By joining together, parents and educators can make every public school a place where all children can learn and thrive, but district and school leaders must ensure necessary changes are made to the physical environment and each student’s social, emotional, and cognitive level of development considered when establishing physical distancing protocols and policies. For techniques to help students adjust to changes in routine, check out resources from the National Center for Learning Disabilities.

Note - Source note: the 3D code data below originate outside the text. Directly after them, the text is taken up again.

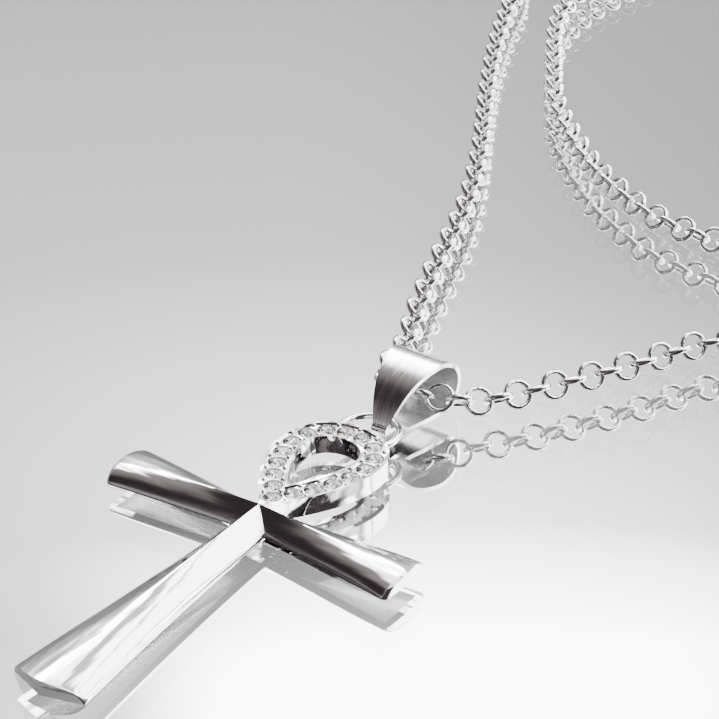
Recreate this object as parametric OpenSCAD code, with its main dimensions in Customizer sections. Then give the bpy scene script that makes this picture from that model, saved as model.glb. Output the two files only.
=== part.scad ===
// Ankh pendant on a fine round-link chain: a cast cross with a stone-set teardrop
// loop and an eyelet, a folded sheet bail, a row of round brilliant stones, the
// chain as it lies, and its clasp. It lies on its back, the crossing over the origin.

/* [Cross] */
// Width across the two arms
arm_span = 25; // [20:0.5:32]
// Length of the shaft from the crossing to its end
shaft_len = 22.5; // [17:0.1:28]
// Width of an arm where it leaves the crossing
arm_root_w = 2.3; // [1.8:0.1:2.8]
// Width of an arm at its end
arm_end_w = 4.7; // [3.8:0.1:5.6]
// Width of the shaft where it leaves the crossing
shaft_root_w = 2.8; // [2.2:0.1:3.4]
// Width of the shaft at its end
shaft_end_w = 6.1; // [4.8:0.1:7]
// Height of the sharp ridges where they meet at the crossing
ridge_h = 1.7; // [1.62:0.01:2]
// Height of the thin edge all round the limbs
edge_h = 0.14; // [0.1:0.01:0.2]
// Height of the low dome at the end of an arm
arm_dome_h = 1.05; // [0.95:0.05:1.3]
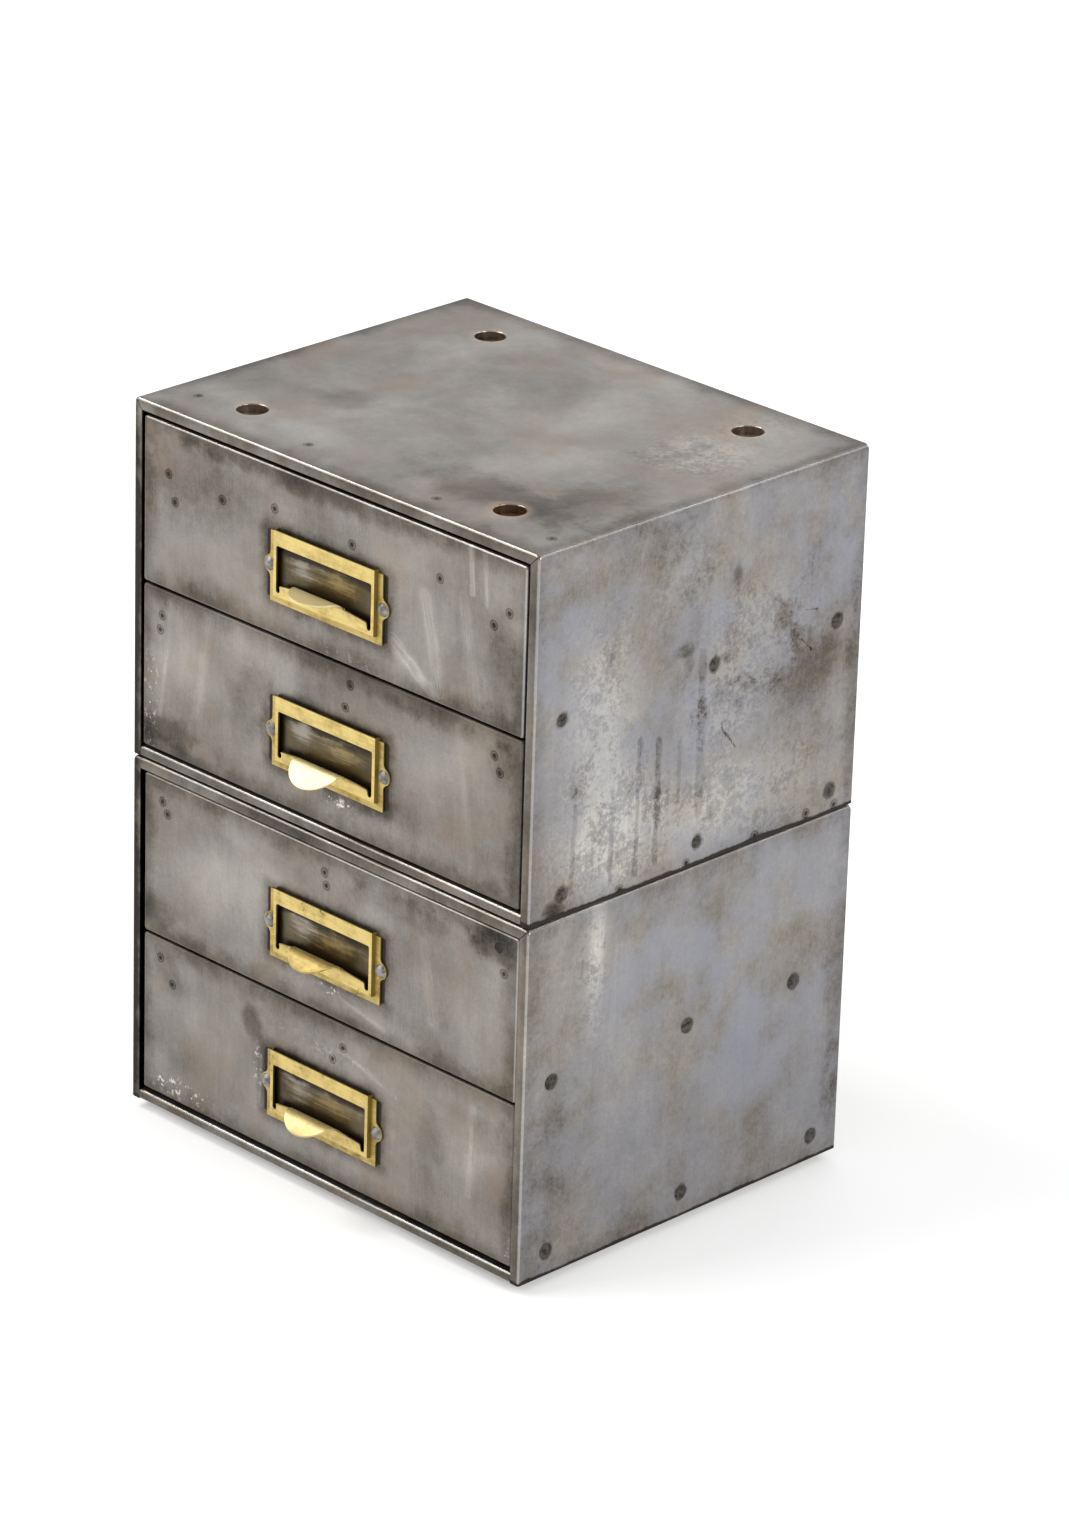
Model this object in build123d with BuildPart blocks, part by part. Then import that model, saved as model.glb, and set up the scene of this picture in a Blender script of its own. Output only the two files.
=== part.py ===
"""Small metal drawer cabinet: two identical folded-steel units, stacked, two drawers each.

Millimetres, +X to the right as seen from the front, +Y to the rear, +Z up. The origin is the
centre of the four feet, on the surface that the lower unit stands on.
"""

from math import cos, degrees, radians, sin, sqrt
import os

from build123d import *

os.makedirs("parts", exist_ok=True)

# ---- one unit: overall size and sheet ----
unit_width = 305.0
unit_depth = 244.0
unit_height = 206.0
casing_sheet = 1.0
side_bend = 3.0  # outside radius where the sides turn into the top
front_bend = 1.8  # outside radius where the wrap turns into its front flanges
face_flange = 6.0  # flanges round the opening, seen from the front
side_foot_radius = 0.8  # rounded lower edge of each side
mitre_gap = 0.4
mitre_land = 1.2  # the slit of each mitre stops this far from the outer corner
rear_flange = 10.0

# ---- stacking cups in the top and feet under the floor ----
cup_spacing_x = 194.0
cup_spacing_y = 176.0
cup_radius = 8.6
cup_depth = 4.5
cup_mouth_fillet = 0.7
foot_clearance = 0.4
foot_edge_fillet = 1.6
stack_gap = 1.0  # daylight between two stacked units

# ---- floor pan ----
rail_height = 6.0
rail_lip = 6.0  # the rail's top edge turns inwards this far
rail_joint = 0.25  # butt joint between the rail and each side flange
pan_flange = 6.8
fold_radius = 1.5  # centre-line radius of the small folds

# ---- stiffener under the front edge of the top ----
stiffener_from_front = 12.0
stiffener_leg = 12.0
stiffener_drop = 5.0
stiffener_side_gap = 4.0

# ---- runners ----
runner_sheet = 1.0
runner_ledge = 18.0
runner_height = 14.0
runner_behind_front = 3.0
runner_rear_gap = 2.0
stop_tab_height = 9.0
stop_clearance = 0.3

# ---- rivets that hold the runners ----
rivet_shank_radius = 1.6
rivet_hole_clearance = 0.05
rivet_head_radius = {"upper": 3.6, "lower": 4.4}
rivet_head_height = 0.9
rivet_tail_radius = 2.6
rivet_tail_height = 0.9

# ---- drawers ----
drawer_sheet = 1.0
gap_above_drawers = 2.3
gap_between_drawers = 1.4
gap_below_drawers = 1.8
gap_beside_drawers = 2.0
front_return = 12.0
front_edge = 1.8
tray_below_front_top = 6.0
tray_hem = 4.0
tray_tab_width = 14.0
tray_tab_gap = 3.25  # the tabs end this far below the stiffener
back_flange = 10.0
back_clearance = 1.2
hat_sheet = 0.8
hat_end_gap = 4.5  # from each end of the strip to the front's outer edge
hat_below_top = 7.0
hat_flange = 7.0
hat_crown = 8.0
hat_depth = 5.0

# ---- brass pulls ----
brass = 0.9
pull_width = 85.0
pull_height = 39.5
pull_top_rise = 1.5  # the raised frame's top edge stands this far above the rim's
pull_rim = 3.6
pull_raise = 3.0
pull_slope = 0.8
window_width = 72.0
window_height = 24.9
window_above_edge = 8.0
window_corner = 1.2
ear_radius = 5.0
ear_above_centre = 0.5
ear_shoulder = 3.4
ear_inset = 0.2  # centre of the ear's round end, inside the plate's edge
lip_length = 23.7
lip_half_width = 17.6
lip_shoulder = 5.6
lip_root_width = 66.0
lip_root_shoulder = 3.1
lip_corner = 1.2
notch_radius = 1.4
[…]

Every student has the right to learn in a supportive environment. To ensure those students with disabilities who are unable to comply with physical distancing guidelines have the opportunity to learn, schools must continue to provide services consistent with a student’s individual education program (IEP) or 504 plan, as appropriate.

NEA MEMBERS: ACT NOW

Contact your state-elected officials and district leaders and demand that your school receives the necessary funding for resources to facilitate physical distancing as well as make structural and operational changes to allow for distancing.

Discuss appropriate enforcement strategies with school leaders, ensuring practices do not disproportionately punish students in under-resourced communities, heighten the loss of opportunity to learn, and perpetuate the school-to-prison pipeline.

Request local policies to enforce physical distancing in the community to prevent community spread from impacting schools. CDC advises that safe in-person learning should be prioritized over nonessential businesses and gatherings within a community. 

Share this guidance with your fellow educators and school leaders.

*Based on CDC guidance and ED Handbook. As of March 19, 2021, the ED Handbook had not been updated to correspond with the updates to the CDC guidance.